A friend of mine died in 1994, when trying to culminate a very, very high peak. Years later, two climbers from Gosaindan carried some personal objects of him to the valley, and they were buried at the foot of that Mount. He had kept his dream.

Perhaps my friend was right, after all, to hold to his belief that the inhabitants of the valley had reached some strange state of immortality which gave them power when the hour of need arrived, so that, like the prophets of old, they vanished into heavens. The ancient Greeks believed this of their gods, the Jews believed it of Elijah, the Christians of their founder. Throughout the long history of religious superstition and credulity runs this ever-recurrent conviction that some persons attain such holiness and power that death can be overcome. This faith is strong in eastern countries, and in Africa; it is only to our sophisticated western eyes that disappearance of things tangible, of persons of flesh and blood, seems impossible.

Religious teachers disagree when they try to show the difference between good and evil: what is a miracle to one becomes black magic to another. The good prophets have been stoned, but so have the witch-doctors. Blasphemy in one age becomes holy utterance in the next, and this day's heresy is tomorrow's credo.

In the mountains we come closest to whatever being it is that rules our destiny. The great utterances of old were given from the mountain tops: it was always to the hills that the prophets climbed. The saints, the messiahs, were gathered to their fathers in the clouds. It is credible that the hand of magic reached down that night to the mount and plucked those souls to safety.

My friend saw the full moon shining upon that mountain. He also, at midday, saw the sun. What he saw and heard and felt was not of this world. He thought of the rock-face, with the moon upon it; he heard the chanting from the forbidden walls; he saw the crevasse, cupped like a chalice between the peaks of the mountain; he heard the laughter; he saw the bare bronzed arms outstretched to the sun... perhaps. Perhaps we have felt this. If so, we are capable of believing in immortality.

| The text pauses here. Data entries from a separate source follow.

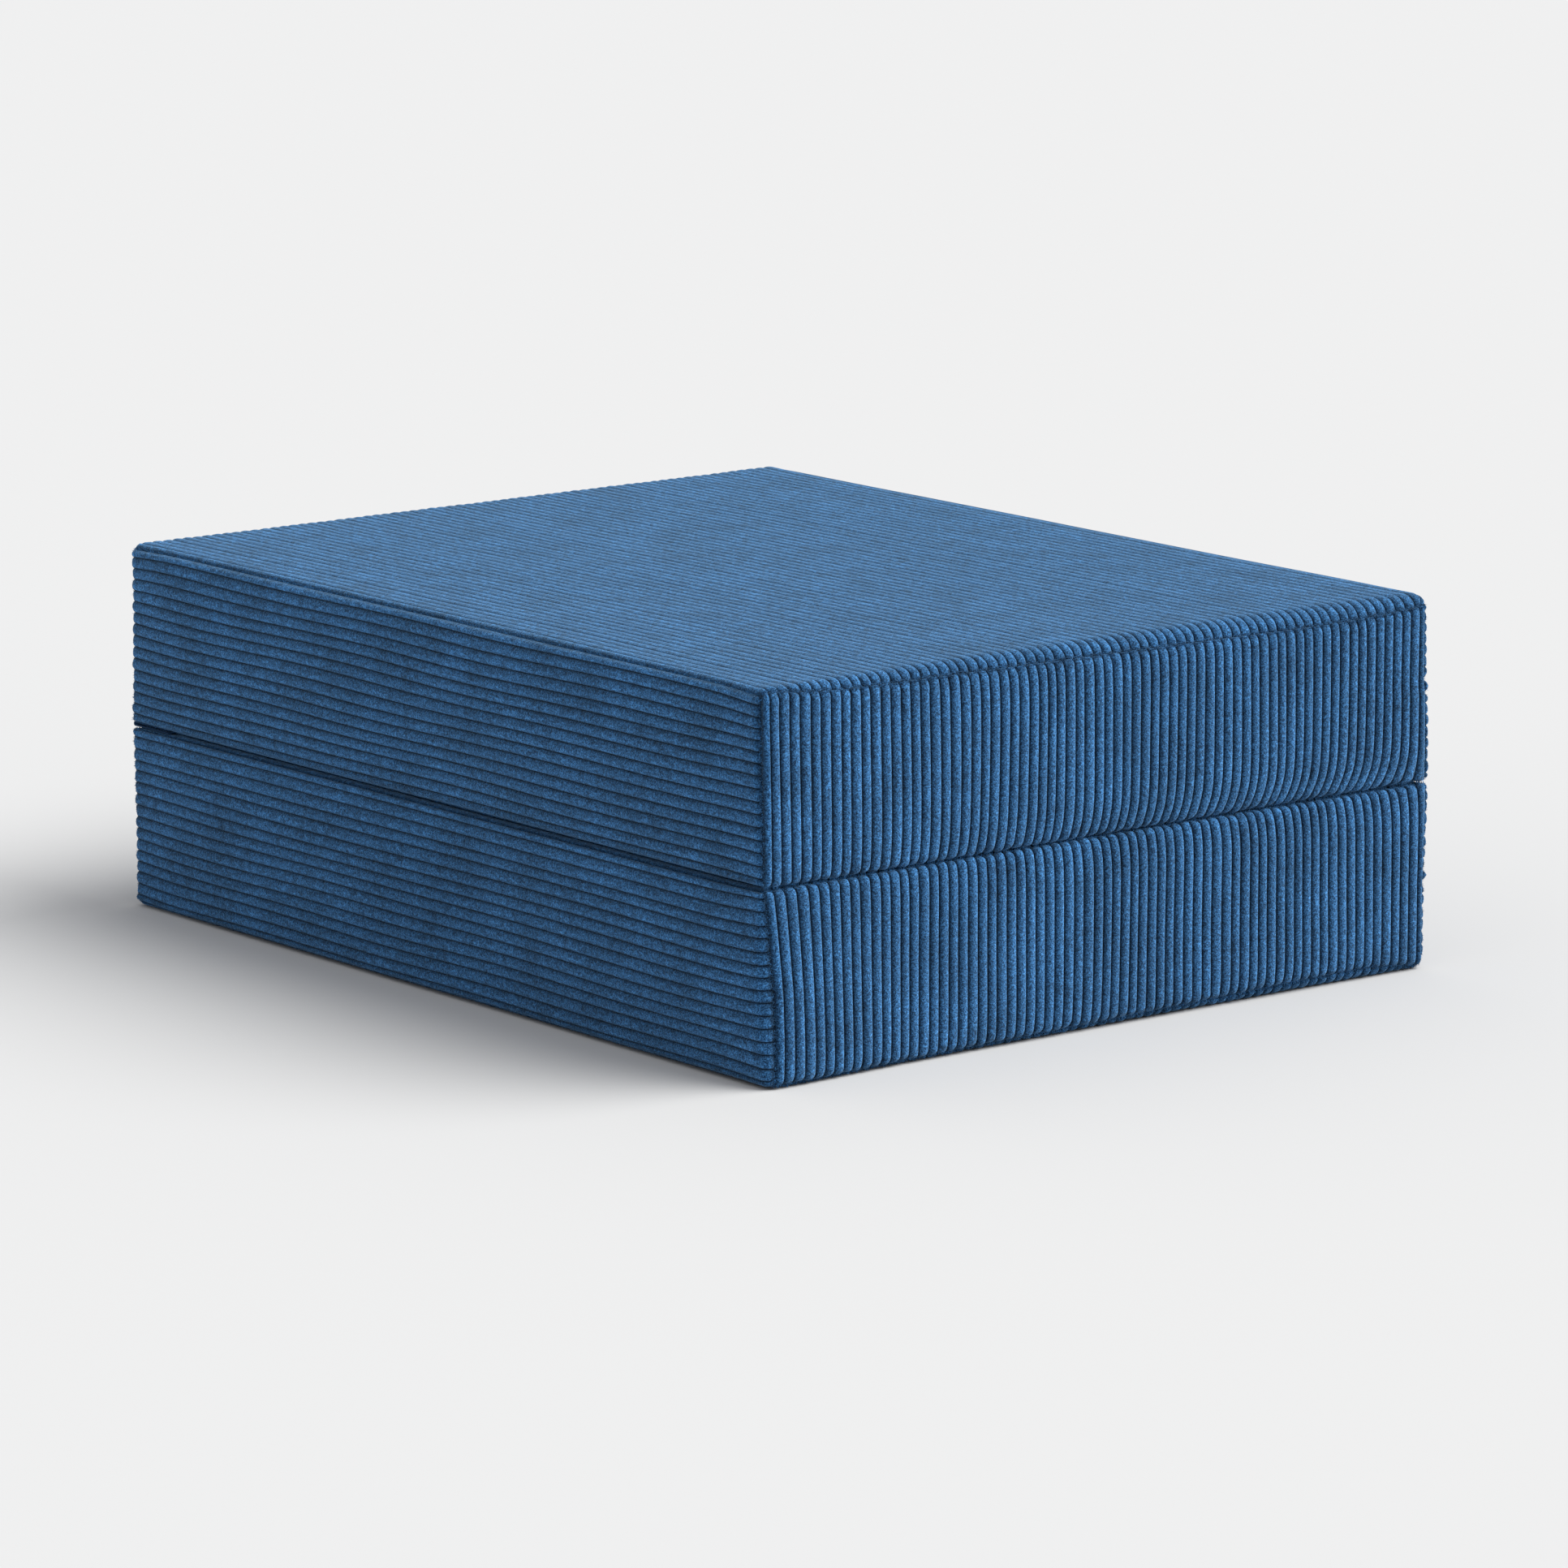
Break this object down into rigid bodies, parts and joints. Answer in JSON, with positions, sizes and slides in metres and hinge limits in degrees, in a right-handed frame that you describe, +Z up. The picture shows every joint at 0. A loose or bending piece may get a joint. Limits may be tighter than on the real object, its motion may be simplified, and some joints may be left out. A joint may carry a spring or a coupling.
{
  "type": "folding futon mattress",
  "caption": "Folding foam mattress in ribbed corduroy: equal slabs joined by a cloth hinge, folded into a block or opened flat into a bed, with zipped covers.",
  "frame": {"origin": "centre of the folded mattress's footprint, on the floor", "axes": "+Z up; +Y along the length, towards the hinge at the back; +X across the width, towards the zips"},
  "size_m": [0.8, 0.999, 0.36],
  "materials": {
    "corduroy_cover": "matte wide-wale corduroy",
    "support_foam": "matte",
    "comfort_foam": "matte",
    "liner_cloth": "matte",
    "hinge_cloth": "matte",
    "zip_tape": "matte",
    "zip_coil": "satin",
    "zip_metal": "satin"
  },
  "bodies": {
    "lower_slab": {"lower_outer_face_panel": "corduroy_cover", "lower_inner_face_panel": "corduroy_cover", "lower_front_end_panel": "corduroy_cover", "lower_back_end_panel": "corduroy_cover", "lower_left_side_panel": "corduroy_cover", "lower_right_side_outer_strip": "corduroy_cover", "lower_right_side_inner_strip": "corduroy_cover", "lower_zip_front_end_tab": "corduroy_cover", "lower_zip_back_end_tab": "corduroy_cover", "lower_support_foam": "support_foam", "lower_comfort_foam": "comfort_foam", "lower_liner_bag": "liner_cloth", "lower_hinge_leaf": "hinge_cloth", "lower_zip_outer_tape": "zip_tape", "lower_zip_outer_coil": "zip_coil", "lower_zip_inner_tape": "zip_tape", "lower_zip_inner_coil": "zip_coil", "lower_zip_front_stop": "zip_metal", "lower_zip_back_stop": "zip_metal"},
    "lower_slider": {"lower_zip_slider": "zip_metal"},
    "lower_pull": {"lower_zip_pull": "zip_metal"},
    "upper_slab": {"upper_outer_face_panel": "corduroy_cover", "upper_inner_face_panel": "corduroy_cover", "upper_front_end_panel": "corduroy_cover", "upper_back_end_panel": "corduroy_cover", "upper_left_side_panel": "corduroy_cover", "upper_right_side_outer_strip": "corduroy_cover", "upper_right_side_inner_strip": "corduroy_cover", "upper_zip_front_end_tab": "corduroy_cover", "upper_zip_back_end_tab": "corduroy_cover", "upper_support_foam": "support_foam", "upper_comfort_foam": "comfort_foam", "upper_liner_bag": "liner_cloth", "upper_hinge_leaf": "hinge_cloth", "upper_zip_outer_tape": "zip_tape", "upper_zip_outer_coil": "zip_coil", "upper_zip_inner_tape": "zip_tape", "upper_zip_inner_coil": "zip_coil", "upper_zip_front_stop": "zip_metal", "upper_zip_back_stop": "zip_metal"},
    "upper_slider": {"upper_zip_slider": "zip_metal"},
    "upper_pull": {"upper_zip_pull": "zip_metal"}
  },
  "joints": [
    {"name": "fold", "type": "hinge", "parent": "lower_slab", "child": "upper_slab", "pos_m": [0, 0.5, 0.18], "axis": [-1, 0, 0], "range_deg": [0, 180]},
    {"name": "lower_zip_slide", "type": "slide", "parent": "lower_slab", "child": "lower_slider", "axis": [0, 1, 0], "range_m": [0, 0.82]},
    {"name": "lower_pull_swing", "type": "hinge", "parent": "lower_slider", "child": "lower_pull", "pos_m": [0.3982, -0.41, 0.0891], "axis": [0, 0, -1], "range_deg": [0, 170]},
    {"name": "upper_zip_slide", "type": "slide", "parent": "upper_slab", "child": "upper_slider", "axis": [0, 1, 0], "range_m": [0, 0.82]},
    {"name": "upper_pull_swing", "type": "hinge", "parent": "upper_slider", "child": "upper_pull", "pos_m": [0.3982, -0.41, 0.2709], "axis": [0, 0, -1], "range_deg": [0, 170]}
  ]
}
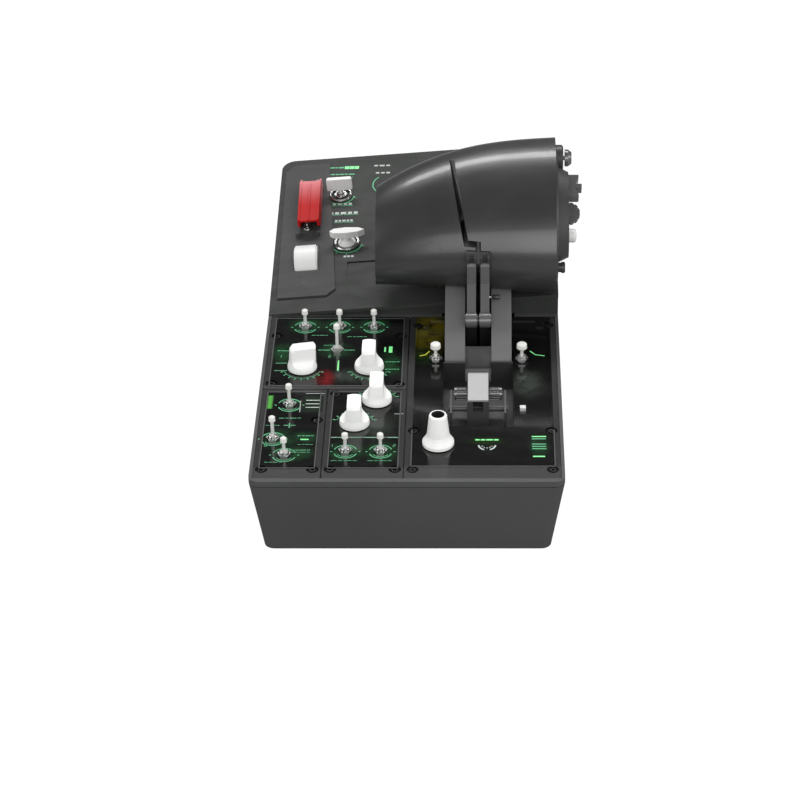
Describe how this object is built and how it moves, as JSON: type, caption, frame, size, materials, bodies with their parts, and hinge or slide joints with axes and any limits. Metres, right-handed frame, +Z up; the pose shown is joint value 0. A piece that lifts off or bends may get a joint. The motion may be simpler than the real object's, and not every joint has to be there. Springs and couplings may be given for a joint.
{
  "type": "throttle quadrant",
  "caption": "Desk-top throttle quadrant: flat switch deck with knobs and toggles, sloped rear console with a guarded switch, and a split two-lever throttle grip.",
  "frame": {"origin": "centre of the four mounting holes on the underside of the bottom plate", "axes": "+X to the pilot's right, +Y forward and away from the pilot, +Z up"},
  "size_m": [0.1944, 0.341, 0.1466],
  "materials": {
    "housing_plastic": "fine moulded grain",
    "frame_plastic": "lighter moulded edge band",
    "panel_gloss": "smooth dark gloss",
    "steel_plate": "powder coat",
    "foot_rubber": "soft matte",
    "screw_black": "blackened steel",
    "nickel": "nickel plate",
    "board": "solder mask",
    "lens_green": "tinted clear window",
    "knob_white": "satin ivory",
    "cap_white": "white cap on a plated bat",
    "knob_dark": "satin black",
    "grip_plastic": "satin black paint",
    "lever_metal": "dark painted alloy",
    "adjuster_grey": "dull grey zinc",
    "guard_red": "semi-gloss red"
  },
  "bodies": {
    "base": {"adjuster_bracket": "adjuster_grey", "bottom_plate": "steel_plate", "circuit_boards": "board", "console_bushings": "housing_plastic", "console_cover": "housing_plastic", "console_sub_panel": "housing_plastic", "deck_switches": "nickel", "guard_base": "nickel", "housing_tub": "housing_plastic", "indicator_windows": "lens_green", "lever_bearings": "nickel", "panel_lower_left": "panel_gloss", "panel_lower_middle": "panel_gloss", "panel_right": "panel_gloss", "panel_upper_left": "panel_gloss", "pivot_shaft": "nickel", "quadrant_cover": "housing_plastic", "quadrant_frame": "steel_plate", "rotary_pots": "nickel", "rubber_feet": "foot_rubber", "screws": "screw_black", "top_frame": "frame_plastic", "usb_socket": "nickel", "well_tray": "housing_plastic"},
    "left_throttle": {"left_lever": "lever_metal", "left_grip": "grip_plastic"},
    "right_throttle": {"right_lever": "lever_metal", "right_grip": "grip_plastic", "thumb_pod": "grip_plastic"},
    "left_lift": {"left_finger_lift": "lever_metal"},
    "right_lift": {"right_finger_lift": "lever_metal"},
    "toggle_back_left_bat": {"toggle_back_left": "cap_white"},
    "toggle_back_middle_bat": {"toggle_back_middle": "cap_white"},
    "toggle_back_right_bat": {"toggle_back_right": "cap_white"},
    "toggle_long_bat": {"toggle_long": "cap_white"},
    "toggle_left_upper_bat": {"toggle_left_upper": "cap_white"},
    "toggle_left_side_bat": {"toggle_left_side": "cap_white"},
    "toggle_left_front_bat": {"toggle_left_front": "cap_white"},
    "toggle_middle_left_bat": {"toggle_middle_left": "cap_white"},
    "toggle_middle_right_bat": {"toggle_middle_right": "cap_white"},
    "toggle_right_inner_bat": {"toggle_right_inner": "knob_white"},
    "toggle_right_outer_bat": {"toggle_right_outer": "knob_white"},
    "knob_upper_left_body": {"knob_upper_left": "knob_white"},
    "knob_upper_right_body": {"knob_upper_right": "knob_white"},
    "knob_middle_right_body": {"knob_middle_right": "knob_white"},
    "knob_middle_left_body": {"knob_middle_left": "knob_white"},
    "knob_tall_body": {"knob_tall": "knob_white"},
    "button_body": {"square_button": "knob_white"},
    "guard": {"switch_guard": "guard_red"},
    "guarded_bat": {"guarded_toggle": "cap_white"},
    "drum": {"console_drum": "knob_white"},
    "wide_toggle": {"paddle_toggle": "knob_white"},
    "selector": {"selector_knob": "knob_white"},
    "hat": {"thumb_hat": "knob_dark"},
    "rocker": {"thumb_rocker": "knob_dark"},
    "wheel": {"thumb_wheel": "knob_dark"},
    "end_button": {"thumb_button": "knob_white"},
    "paddle": {"friction_paddle": "adjuster_grey"},
    "adjuster_wheels": {"tension_wheels": "adjuster_grey"}
  },
  "joints": [
    {"name": "left_throttle_pivot", "type": "hinge", "parent": "base", "child": "left_throttle", "pos_m": [0.0404, 0.0115, 0.0166], "axis": [1, 0, 0], "range_deg": [-6, 30]},
    {"name": "left_lift_slide", "type": "slide", "parent": "left_throttle", "child": "left_lift", "axis": [0, 0, 1], "range_m": [0, 0.004], "stiffness_N_per_m": 150, "springref_m": -0.004},
    {"name": "right_throttle_pivot", "type": "hinge", "parent": "base", "child": "right_throttle", "pos_m": [0.0404, 0.0115, 0.0166], "axis": [1, 0, 0], "range_deg": [-6, 30]},
    {"name": "right_lift_slide", "type": "slide", "parent": "right_throttle", "child": "right_lift", "axis": [0, 0, 1], "range_m": [0, 0.004], "stiffness_N_per_m": 150, "springref_m": -0.004},
    {"name": "toggle_back_left_tilt", "type": "hinge", "parent": "base", "child": "toggle_back_left_bat", "pos_m": [-0.0664, -0.0025, 0.048], "axis": [1, 0, 0], "range_deg": [-12, 12]},
    {"name": "toggle_back_middle_tilt", "type": "hinge", "parent": "base", "child": "toggle_back_middle_bat", "pos_m": [-0.0451, -0.0025, 0.048], "axis": [1, 0, 0], "range_deg": [-12, 12]},
    {"name": "toggle_back_right_tilt", "type": "hinge", "parent": "base", "child": "toggle_back_right_bat", "pos_m": [-0.0239, -0.0025, 0.048], "axis": [1, 0, 0], "range_deg": [-12, 12]},
    {"name": "toggle_long_tilt", "type": "hinge", "parent": "base", "child": "toggle_long_bat", "pos_m": [-0.0455, -0.0295, 0.048], "axis": [1, 0, 0], "range_deg": [-12, 12]},
    {"name": "toggle_left_upper_tilt", "type": "hinge", "parent": "base", "child": "toggle_left_upper_bat", "pos_m": [-0.071, -0.0905, 0.048], "axis": [1, 0, 0], "range_deg": [-12, 12]},
    {"name": "toggle_left_side_tilt", "type": "hinge", "parent": "base", "child": "toggle_left_side_bat", "pos_m": [-0.0785, -0.1265, 0.048], "axis": [1, 0, 0], "range_deg": [-12, 12]},
    {"name": "toggle_left_front_tilt", "type": "hinge", "parent": "base", "child": "toggle_left_front_bat", "pos_m": [-0.071, -0.143, 0.048], "axis": [1, 0, 0], "range_deg": [-12, 12]},
    {"name": "toggle_middle_left_tilt", "type": "hinge", "parent": "base", "child": "toggle_middle_left_bat", "pos_m": [-0.036, -0.1395, 0.048], "axis": [1, 0, 0], "range_deg": [-12, 12]},
    {"name": "toggle_middle_right_tilt", "type": "hinge", "parent": "base", "child": "toggle_middle_right_bat", "pos_m": [-0.0157, -0.1395, 0.048], "axis": [1, 0, 0], "range_deg": [-12, 12]},
    {"name": "toggle_right_inner_tilt", "type": "hinge", "parent": "base", "child": "toggle_right_inner_bat", "pos_m": [0.0146, -0.0395, 0.048], "axis": [1, 0, 0], "range_deg": [-12, 12]},
    {"name": "toggle_right_outer_tilt", "type": "hinge", "parent": "base", "child": "toggle_right_outer_bat", "pos_m": [0.0668, -0.0395, 0.048], "axis": [1, 0, 0], "range_deg": [-12, 12]},
    {"name": "knob_upper_left_turn", "type": "hinge", "parent": "base", "child": "knob_upper_left_body", "pos_m": [-0.0657, -0.0495, 0.0469], "axis": [0, 0, 1], "range_deg": [-135, 135]},
    {"name": "knob_upper_right_turn", "type": "hinge", "parent": "base", "child": "knob_upper_right_body", "pos_m": [-0.0253, -0.0495, 0.0469], "axis": [0, 0, 1], "range_deg": [-135, 135]},
    {"name": "knob_middle_right_turn", "type": "hinge", "parent": "base", "child": "knob_middle_right_body", "pos_m": [-0.0195, -0.0855, 0.0469], "axis": [0, 0, 1], "range_deg": [-135, 135]},
    {"name": "knob_middle_left_turn", "type": "hinge", "parent": "base", "child": "knob_middle_left_body", "pos_m": [-0.0318, -0.1105, 0.0469], "axis": [0, 0, 1], "range_deg": [-135, 135]},
    {"name": "knob_tall_turn", "type": "hinge", "parent": "base", "child": "knob_tall_body", "pos_m": [0.0174, -0.1318, 0.0463], "axis": [0, 0, 1], "range_deg": [-150, 150]},
    {"name": "square_button_press", "type": "slide", "parent": "base", "child": "button_body", "axis": [0, 0, -1], "range_m": [0, 0.0008], "stiffness_N_per_m": 300, "springref_m": -0.001},
    {"name": "guard_lift", "type": "hinge", "parent": "base", "child": "guard", "pos_m": [-0.06878, 0.13542, 0.07118], "axis": [-0.9967, 0, -0.0811], "range_deg": [0, 95]},
    {"name": "guarded_toggle_tilt", "type": "hinge", "parent": "base", "child": "guarded_bat", "pos_m": [-0.06996, 0.09367, 0.06347], "axis": [0.9967, 0, 0.0811], "range_deg": [-12, 12]},
    {"name": "console_drum_rock", "type": "hinge", "parent": "base", "child": "drum", "pos_m": [-0.06845, 0.06394, 0.05236], "axis": [0.9967, 0, 0.0811], "range_deg": [-25, 25]},
    {"name": "paddle_toggle_tilt", "type": "hinge", "parent": "base", "child": "wide_toggle", "pos_m": [-0.04972, 0.12851, 0.06876], "axis": [0.9967, 0, 0.0811], "range_deg": [-12, 12]},
    {"name": "selector_turn", "type": "hinge", "parent": "base", "child": "selector", "pos_m": [-0.04362, 0.07755, 0.06035], "axis": [-0.0803, -0.1392, 0.987], "range_deg": [-60, 60]},
    {"name": "thumb_hat_tilt", "type": "hinge", "parent": "right_throttle", "child": "hat", "pos_m": [0.0903, 0.06474, 0.12866], "axis": [0, -0.6225, 0.7826], "range_deg": [-8, 8], "stiffness_Nm_per_rad": 0.02},
    {"name": "thumb_rocker_tilt", "type": "hinge", "parent": "right_throttle", "child": "rocker", "pos_m": [0.0944, 0.0487, 0.11589], "axis": [0, -0.6225, 0.7826], "range_deg": [-6, 6], "stiffness_Nm_per_rad": 0.02},
    {"name": "thumb_wheel_turn", "type": "hinge", "parent": "right_throttle", "child": "wheel", "pos_m": [0.0964, 0.03539, 0.10531], "axis": [0, -0.6225, 0.7826], "range_deg": [-150, 150]},
    {"name": "thumb_button_press", "type": "slide", "parent": "right_throttle", "child": "end_button", "axis": [-1, 0, 0], "range_m": [0, 0.0012], "stiffness_N_per_m": 300, "springref_m": -0.001},
    {"name": "friction_paddle_rock", "type": "hinge", "parent": "base", "child": "paddle", "pos_m": [0.0404, -0.081, 0.0482], "axis": [1, 0, 0], "range_deg": [-3, 0]},
    {"name": "tension_wheels_turn", "type": "hinge", "parent": "base", "child": "adjuster_wheels", "pos_m": [0.0404, -0.081, 0.0482], "axis": [1, 0, 0], "range_deg": [-150, 150]}
  ]
}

When the magic of the mountains loses its grip over old memories, as it does over old limbs, we can imagine that the eyes he looked into the last day on the Mountain of Truth were the eyes of a living, breathing person, and the hands he touched were flesh.

Even the spoken words belonged to a human being. "Please do not concern yourself with us. We know what we must do." And then that final, tragic word, "Let him keep his dream."